We need the technology because younger generations of Americans are plugged into a grid through which they constantly feed upon images, impressions, sounds and sensations. This technological grid has become a cultural environment that the gospel cannot afford to disdain. It is a mission field in which millions live, communicate and do their business. To avoid it is like an earlier generation saying that urban life is too complicated and wicked for a church and so we should keep all our churches in rural places. Obviously, we do pay a spiritual price when we move from an interaction with raw nature to more complicated social environments. Nonetheless, the move must be made because that is the flow of human history, as the scripture itself makes plain.

Continuing this analogy, we could say that the technological grid in which most younger Americans now live, has made not only the environment of nature alien and foreign to them but also the environment of literature and unmediated human interaction. Thus, many in our younger generations find it difficult to process concepts that are not punctuated by moving images and powerful sound. This means that one’s first encounter with the gospel is more likely to be through watching Mel Gibson’s Passion of the Christ than hearing Billy Graham preach in a crusade.

Because our culture is quickly moving away from the written word, spirituality has become a feeling more than a thought for most Americans. I don’t think this is the way things ought to be but it is the way things are. People are not apt to think unless they can be made to feel. We are responsible as ministers of the gospel to lead people to think but we won’t get that opportunity if they are not first brought into an experience that they perceive as genuine rather than as manipulation. Therefore, technology cannot be used as a gimmick to replace spiritual life but as a means to communicate spiritual life.

Finally, our culture tends to judge excellence as presentation rather than as content. Sooner or later if the content is missing, people don’t stick around, of course. No one wants to see “Ka” every week. However, if the presentation is sloppy, most people now will not give you a second chance, even if the content is superb. Unfortunately, that is where Christ Church is, offering excellent spiritual content through mediums that are increasingly dated, worn out and which fail to communicate to younger audiences.

Since this is an essay about spiritual impressions, I will not attempt to describe here the specific kinds of technological upgrades I believe we have to make. I will leave that to those who are knowledgeable about such things. However, in the artistic city in which we live, mediocre sound is a real handicap, which is what we have at present. The absence of quality video also hurts us, not only for our Sunday audience but for the thousands who watch by web cast. These are not luxury items then that we can afford to overlook but are vital tools for the work in which we are engaged. Therefore, despite my Mr. Scrooge-like introduction, I will be encouraging our church to move as quickly as we can to acquire the first rate technological systems that we need in order to stay in business in the culture that is now dominate in our country – the technologically savvy-business – entertainment-postmodern – post literate - post-religious scandals generation that we must reach.
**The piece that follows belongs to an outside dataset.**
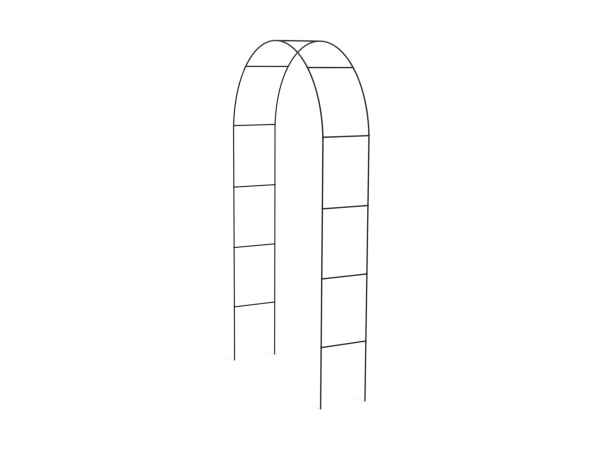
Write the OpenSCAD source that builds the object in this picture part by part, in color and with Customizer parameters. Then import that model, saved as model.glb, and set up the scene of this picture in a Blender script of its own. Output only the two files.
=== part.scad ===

It will be our responsibility then to introduce people to the Holy Scriptures, to prayer, to the spiritual transformation that happens in every age through the same way – dying to self and preparing for eternity. It’s not easy for people to make that kind of transition. On the other hand, it never has been. Just like the Lord reminded me as I looked at the lights of Vegas out my hotel window: St. Paul built a church in Corinth; there will be a church in post-modern America too.

The world is constantly changing shape. However, it is always the world and is thus perpetually at war against the human soul. To be a saint is to learn how to walk through the world and finally away from it; without self righteousness, with abundant compassion and with divine wisdom.

Like the apostle John said, God sent not His son into the world to condemn it but that through Him all might be saved.”

That includes Las Vegas. And, thankfully, it includes us too.